Over the next week we debugged it, handled all the bugs and once it was sufficiently stable, started rolling it out to the other games. We had rolled it out to all the games, and the system scaled beautifully... until it broke down as we rolled it out to the last game.
//DEVIL IS IN THE DETAILS
One of the best decisions we made was to make the game code fell back to the old behavior in case Relay failed. And it worked wonderfully, we never lost a single bit of data when we were making a transition. The data might have come in a bit late (batch imported once a day), but it would eventually be available.
The way we rolled out the code was to low traffic games first and then the higher traffic games which had more data. We also had knobs which would control what set of events were sent through relay, flume or daily import job. Our aim was to make ALL the traffic go through Relay eventually. And we started by just pumping as much as we can through Relay to see where it breaks.
So what happened when we rolled it out to the last game? The collector part of the process slowed down to a crawl because of the amount of data coming in. It simply couldn't keep up with processing the incoming stream.
The collector had two parts:
The listener handled the incoming tcp connection, accepted the data and logged it immediately to a file. This file was processed at regular intervals and then copied into vertica. Keep in mind that both parts were part of a single process.
The bottleneck was the second half of the collector. When it started to process the next file, the process would go into this massive slowdown and stop accepting tcp connections until it finished processing the file. It took quite a while to figure out why it was slowing down so much, it turned that the garbage collector hogged all the processing while deallocating and reallocating memory. Even though NodeJS is asynchronous, it is still a single process i.e. it can only execute one thread at a time.
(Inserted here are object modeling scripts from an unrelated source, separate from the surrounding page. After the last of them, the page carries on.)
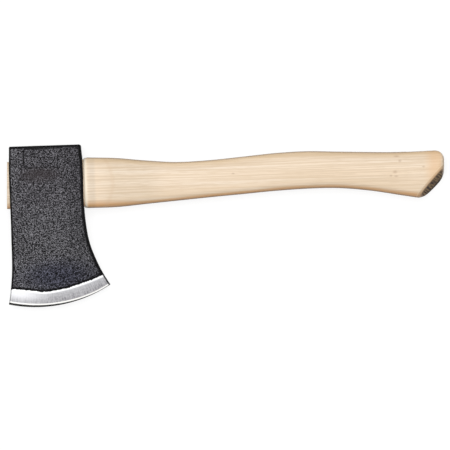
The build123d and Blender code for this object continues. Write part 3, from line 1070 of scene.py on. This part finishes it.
def handle_material():
    """Pale varnished ash, with painted shade in orange-brown along its lower side, and a dark sawn
    butt.
    """
    shader = Shader("varnished_ash", Coat_Weight=0.1, Coat_Roughness=0.2, Specular_IOR_Level=0.15)
    color, relief = wood_color(shader, rgb(247, 229, 208), rgb(242, 220, 194), rgb(222, 197, 167))
    for paint in (lower_side_shade, upper_edge_shade, near_eye, flecked):
        color = paint(shader, color)
    # Painted shade: warmer and darker over the nose's round-over towards the butt
    nose = shader.times(
        shader.ease(shader.x, 305.0, 316.0, 0.0, 0.6), shader.ease(shader.x, 320.0, 322.0, 1.0, 0.3)
    )
    color = shader.blend(nose, color, rgb(234, 190, 142))
    end_grain = shader.attribute("end_grain")
    color = shader.blend(end_grain, color, sawn_color(shader))
    color = saw_rim(shader, color, end_grain)
    return shader.finish(color, shader.spread(end_grain, 0.0, 1.0, 0.46, 0.85), relief, 0.10)


def wedge_wood_material():
    """Bare wood of the wedge, a little browner than the handle."""
    shader = Shader("bare_wedge_wood", Specular_IOR_Level=0.3)
    color, relief = wood_color(shader, rgb(214, 176, 128), rgb(196, 156, 108), rgb(150, 110, 70))
    return shader.finish(color, 0.7, relief, 0.15)


def wedge_steel_material():
    """Plain grey steel of the wedges, struck and a little stained."""
    shader = Shader("struck_steel", Specular_IOR_Level=0.5)
    stains = shader.noise(2.4, detail=4.0, roughness=0.7)
    color = shader.blend(shader.spread(stains, 0.35, 0.7), rgb(150, 150, 152), rgb(96, 90, 86))
    dents = shader.noise(0.8, seed=6.0)
    return shader.finish(color, shader.spread(stains, 0.3, 0.7, 0.32, 0.55), dents, 0.08, 0.85)


def give(piece, material):
    """One material over the whole piece."""
    piece.data.materials.clear()
    piece.data.materials.append(material)


def cover(node, material):
    """A better material in every slot of a CAD node."""
    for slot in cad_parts[node].material_slots:
        slot.material = material


# Stage: floor, lights and camera


def seen_plainly(tree):
    """1 for camera, glossy and transmission rays, and 0 for the rays that light the object."""
    path = new_node(tree, "ShaderNodeLightPath", {})
    total = path.outputs["Is Camera Ray"]
    for name in ("Is Glossy Ray", "Is Transmission Ray"):
        inputs = {0: total, 1: path.outputs[name]}
        total = new_node(tree, "ShaderNodeMath", inputs, operation="MAXIMUM").outputs[0]
    return total


def make_floor():
    """A white floor that keeps a faint shadow and throws little light back."""
    mesh = bpy.data.meshes.new("floor")
    corners = [(x * FLOOR_HALF, y * FLOOR_HALF, 0) for x, y in ((-1, -1), (1, -1), (1, 1), (-1, 1))]
    mesh.from_pydata(corners, [], [(0, 1, 2, 3)])
    floor = link("floor", mesh)
    material = bpy.data.materials.new("white_floor")
    material.use_nodes = True
    tree = material.node_tree
    tree.nodes.clear()
    dull = new_node(tree, "ShaderNodeBsdfDiffuse", {"Color": (FLOOR_LIT,) * 3 + (1,)})
    white = new_node(tree, "ShaderNodeBsdfDiffuse", {"Color": (FLOOR_SEEN,) * 3 + (1,)})
    lift = new_node(tree, "ShaderNodeEmission", {"Strength": FLOOR_LIFT})
    both = new_node(tree, "ShaderNodeAddShader", {0: white.outputs[0], 1: lift.outputs[0]})
    inputs = {0: seen_plainly(tree), 1: dull.outputs[0], 2: both.outputs[0]}
    choice = new_node(tree, "ShaderNodeMixShader", inputs)
    new_node(tree, "ShaderNodeOutputMaterial", {"Surface": choice.outputs[0]})
    mesh.materials.append(material)


def make_world():
    """White to the eye, and a soft sky that is dim at the horizon for lighting."""
    world = bpy.data.worlds.new("studio")
    bpy.context.scene.world = world
    world.use_nodes = True
    tree = world.node_tree
    direction = new_node(tree, "ShaderNodeTexCoord", {}).outputs["Generated"]
    parts = new_node(tree, "ShaderNodeSeparateXYZ", {0: direction})
    inputs = {0: parts.outputs["Z"], 1: 0.0, 2: 1.0, 3: SKY_LOW, 4: SKY_HIGH}
    sky = new_node(tree, "ShaderNodeMapRange", inputs, interpolation_type="SMOOTHSTEP")
    strength = new_node(tree, "ShaderNodeMix", {0: seen_plainly(tree), 2: sky.outputs[0], 3: 1.0})
    background = tree.nodes["Background"]
    plug(tree, (1, 1, 1, 1), background.inputs["Color"])
    plug(tree, strength.outputs[0], background.inputs["Strength"])


def make_lamp():
    """One large soft lamp that points at the object's middle."""
    data = bpy.data.lights.new("soft_lamp", "AREA")
    data.shape = "DISK"
    data.size = LAMP_SIZE
    data.energy = LAMP_POWER
    lamp = link("soft_lamp", data)
    lamp.location = LAMP_PLACE
    lamp.rotation_euler = (-Vector(LAMP_PLACE)).to_track_quat("-Z", "Y").to_euler()


def make_camera():
    data = bpy.data.cameras.new("camera")
    data.sensor_width = SENSOR
    data.lens = SENSOR * CAMERA_DISTANCE / VIEW_WIDTH
    data.clip_end = 20.0
    camera = link("camera", data)
    camera.location = EYE + Vector((*VIEW_CENTER, CAMERA_DISTANCE)) * MM
    camera.rotation_euler = (0, 0, VIEW_TURN)
    bpy.context.scene.camera = camera


# The object

make_camera()

forged_head = make_head()
carve(forged_head, [eye_cutter()])
shade(forged_head)
give(forged_head, steel_material())
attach(forged_head, "root")
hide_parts("head")

curved_handle = make_handle()
carve(curved_handle, wedge_cutters())
shade(curved_handle)
give(curved_handle, handle_material())
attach(curved_handle, "root")
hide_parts("handle")

cover("wooden_wedge", wedge_wood_material())
wedge_steel = wedge_steel_material()
cover("steel_wedge_upper", wedge_steel)
cover("steel_wedge_lower", wedge_steel)

make_floor()
make_world()
make_lamp()

bpy.context.scene.view_settings.view_transform = "Standard"
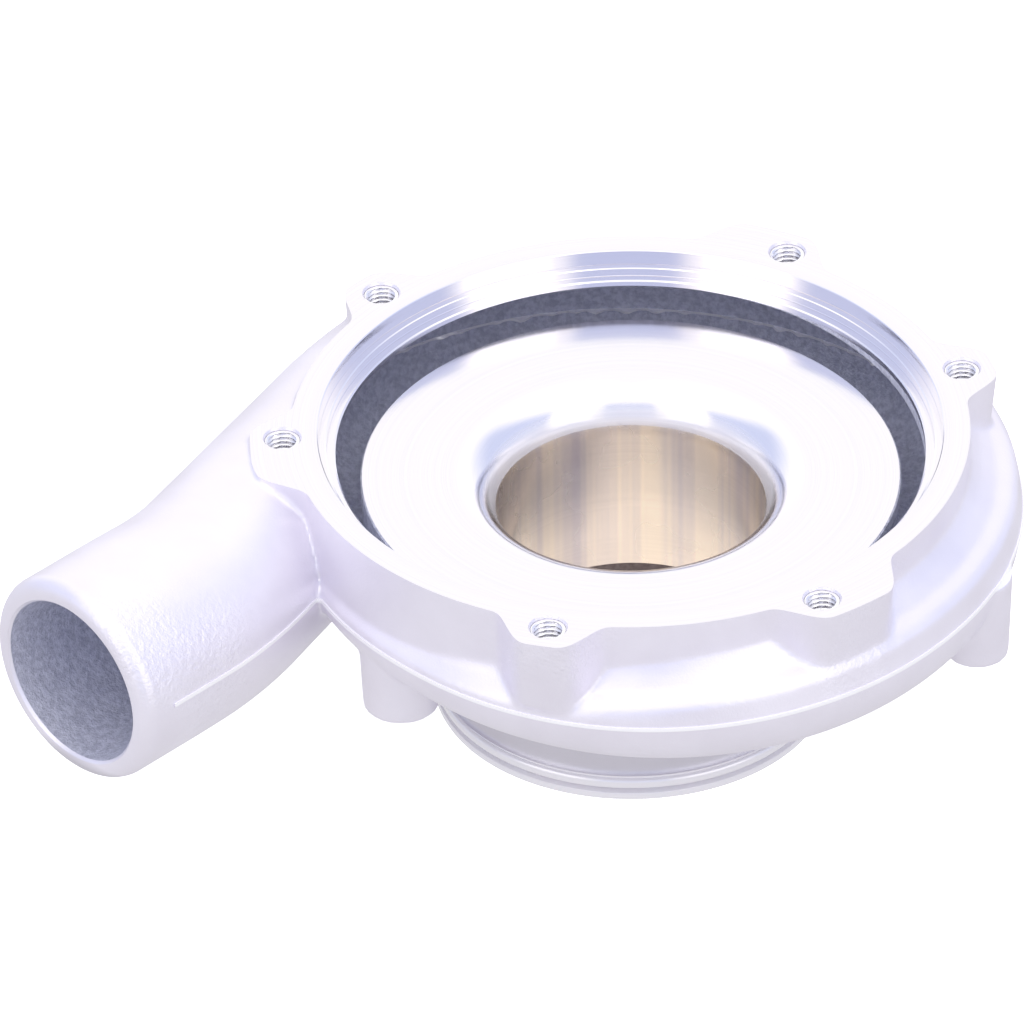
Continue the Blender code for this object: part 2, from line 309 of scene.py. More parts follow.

So if any one thing is executing, nothing else executes in parallel .. but anytime any thread is waiting for I/O nodejs goes off and handles something else giving it incredible speed and scalalbilty for applications which are continuously waiting for some I/O or are event based.
NodeJS also does not have a clean way to iterate through a file line by line. So what I did was just load the entire thing in memory and then process it. That was also (obviously) causing the process to be memory intensive. We fixed it later by using the 'lazy' module which helps in making processing things sequentially without all the crazy hoops that NodeJS really requires you to do.
Once we verified that the second part was causing the problem, it took me about 15 mins to split them up into two distinct nodejs processes and deploy them out separately. To do this fast, all I did was make two programs with one having the "copying to vertica" part disabled and vice versa. The code was still exactly the same and it allowed us to test it out really quickly.
So the new Relay setup looked:
This setup almost satisfied what we wanted, but not quite. We also wanted graceful handling of failures of various components of the system. This meant that if any collectors, copiers or the app server failing should not cause any effect on other parts of the system. With the current setup, if the collectors went down, the game would start throwing a lot of internal errors when its unable to connect to a collector (it would not affect the game itself but would lead to a slowdown in the performance). This was still unacceptable because we wanted to completely decouple the application code from analytics.
After working on it a little bit more we got the final design as shown:
In the new setup the app server would simply log to a file locally in a particular format. We introduced a relay sender on each app server which is continuously running. It picked up the logged data and sent it it to the collector. This allowed completely decoupling of the analytics systems and really helps us in maintaining it without touching the game code at all. Further, each module - sender, listener and copier are completely separate entities and so they can be used/maintained/upgraded/swapped in and out independently.
Once we had this design, we realized that we can use the individual components separately in other parts of the system which had similar needs. These new usecases also prodded us to redesign relay to be much more configurable and generic.
We think that other people may also find this system useful, and as part of our open source initiative, we have open sourced Relay here. It has the generic parts of sender and listener and they can be used independently. They are also configurable via just a few command line params.
This project has shown me the true value of modularizing your code than any project for a software engineering class that purports to teach the same principles.